Sometimes I reach into the deck and pick one card that will be my guide for the day (sort of like how people open the Bible and pick a passage, only more satanic). Last week I sat cross-legged on my bed, got into the zone, and pulled out the Fool. Ahh, interesting, I thought. The card depicts a happy-go-lucky dorkwad with a bandana lunch tied to the end of a stick. He has his head high and hums a merry tune, probably "Hello my baby, hello my honey, hello my Ragtime gal ... " I like to think of him as a bit like Chevy Chase in Vacation, cavorting through the desert singing "I-I-I-I love a parade!" with his pants on his head. Yet there's danger in this carefree facade, gentle reader. Upon closer inspection of the card, you'll see that the Fool is about to step unknowingly off a cliff.

Keeping this vision in mind, I set a course for adventure in Chinatown, a place I usually avoid like open-sored genitalia. But the Fool would venture forth, oh yes he would, and he would find a parking spot ta boot.

I do love to drive down those narrow streets; it's the stopping and getting out that gives me pause. I was headed for Red's Lounge on Jackson, right in the heart of everything, and I did indeed find a parking space right in front. (I don't need to tell you San Franciscans that it was like finding a neocon at the Rainbow Grocery.)

Red's Lounge is — how to say it? — really goddamn Chinese. The bartenders barely speak English and the clientele doesn't seem to do so at all, and unlike at most bars in the city, here little, tiny children sit on little, tiny stools next to their parents and eat noodles while the adults slowly get drunk. You gotta love it. Walking in as a honky, you can't help but feel that you've parted the beaded curtain into some Forbidden City where foreigners are mildly tolerated. I had the Fool on my side, though, and was ready to insert myself into a new experience, cliff be damned.

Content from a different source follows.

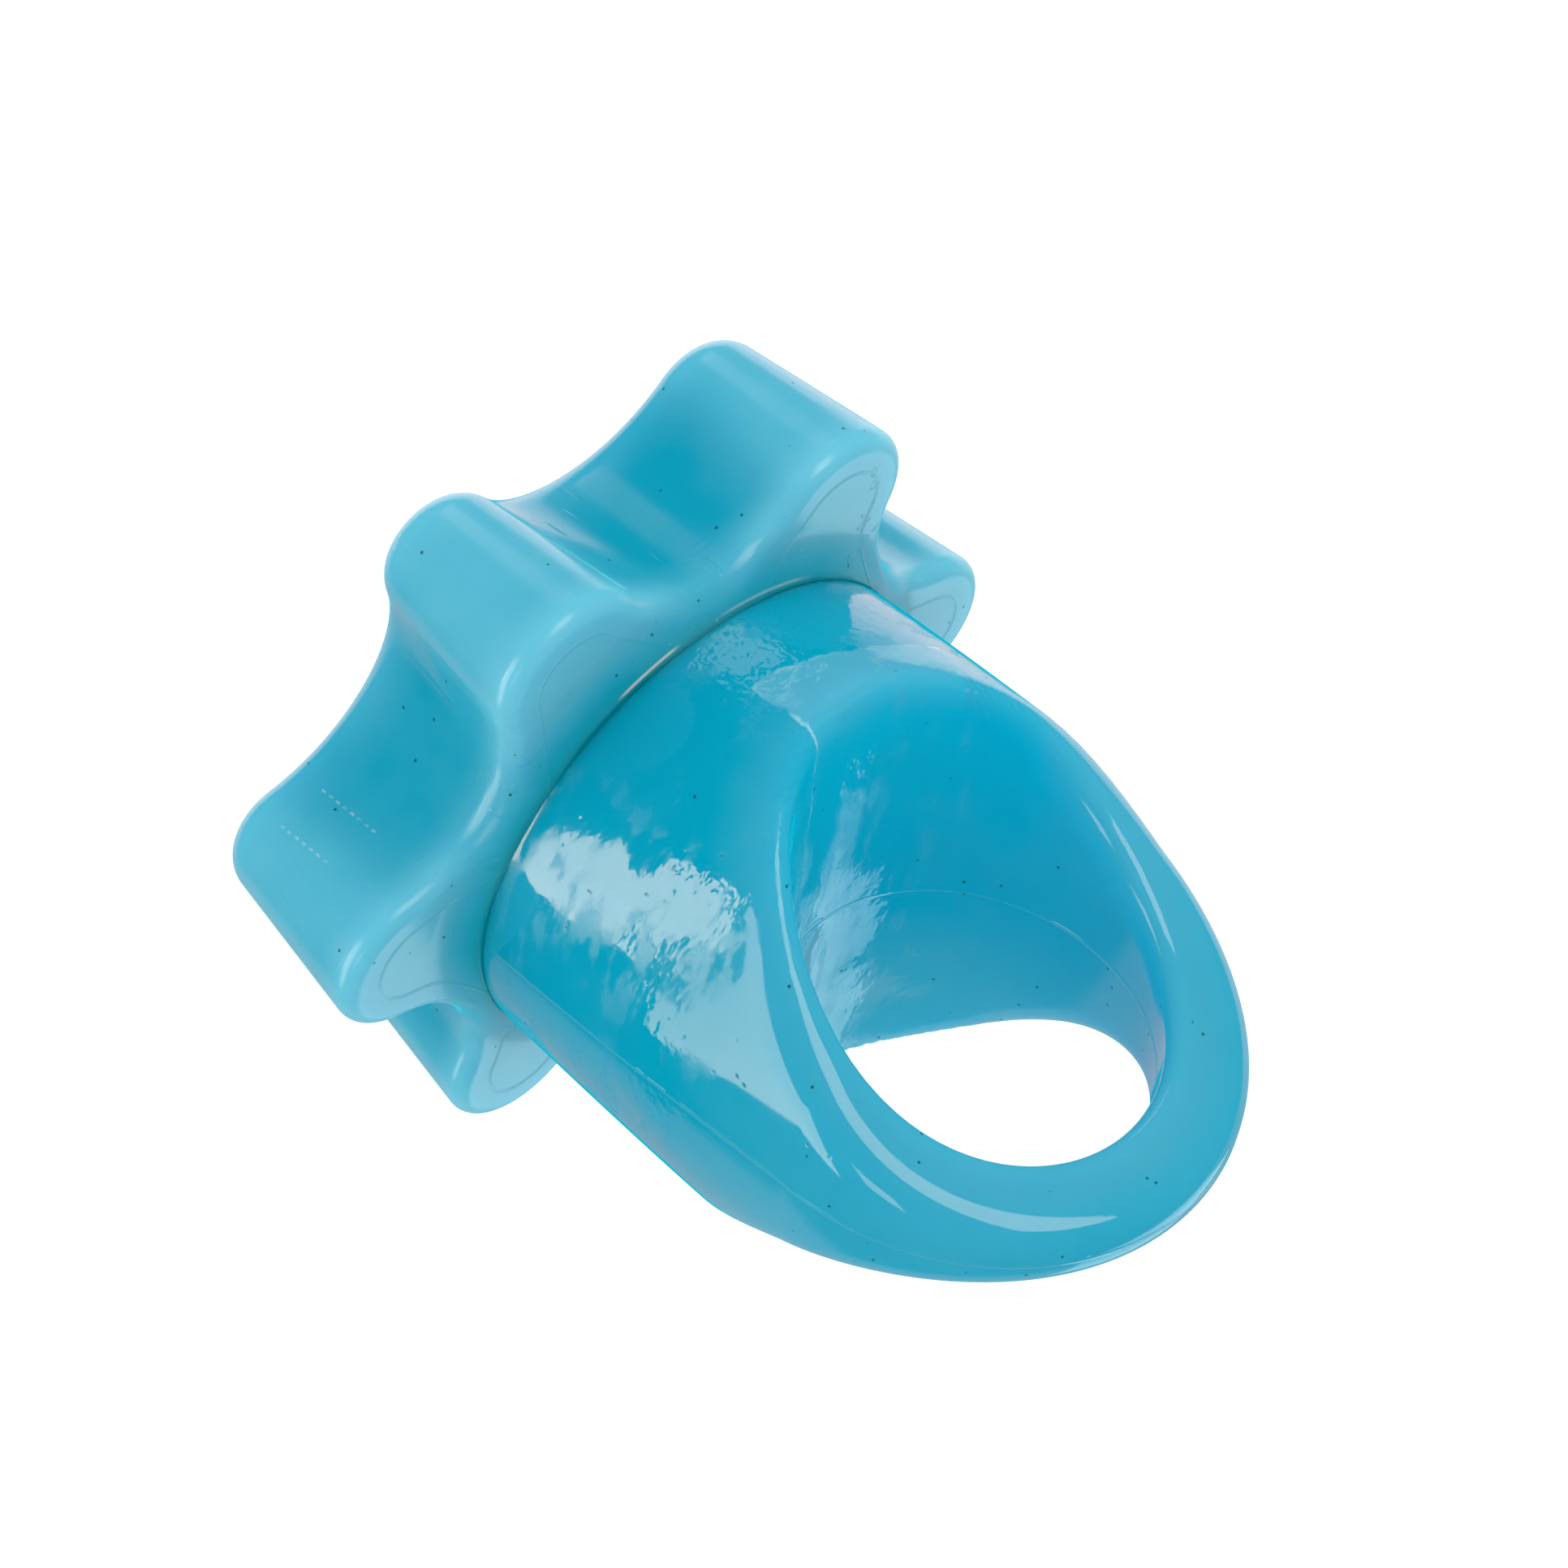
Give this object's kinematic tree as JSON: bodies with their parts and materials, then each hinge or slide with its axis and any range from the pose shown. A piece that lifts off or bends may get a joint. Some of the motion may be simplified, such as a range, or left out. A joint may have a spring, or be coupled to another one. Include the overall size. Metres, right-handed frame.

I immediately noticed something strange. Sure, the bar was lined with grizzled Chinese men, the bartender was a pretty, overly made-up gal in a miniskirt, and the temperature inside was about 30 degrees hotter than outside — all things I had expected — but what I didn't expect was Toby Keith playing on the jukebox and college football playing on the TV. Jesus, is nothing sacred? No one seemed to be watching, and I cursed the fact that no matter what bar I go to, there is sports on the television. There is no escape.

Some men behind me were chattering in Mandarin and laughing. I ordered a martini. The bartender was kind, but she looked a little scared at my order, as if she hadn't made one before and was worried. I know that feeling, for I have had it, too, when I was a bartender and someone asked for a Sidecar or a Machu Picchu Sizzler or something. She hadn't heard of Bombay Sapphire, so I pointed it out to her. The first drink she made was like 50 percent vermouth, and she slapped her forehead and said, "Oops, I do over," despite my protests that it would probably be OK. So she made me another drink, poured it into a martini glass, then poured the rest of it into a pint glass and gave me that as well. This was one mother of a drink. Then she held up five fingers and said, "Five dollars, please." I made a mental note to return to this place as often as possible.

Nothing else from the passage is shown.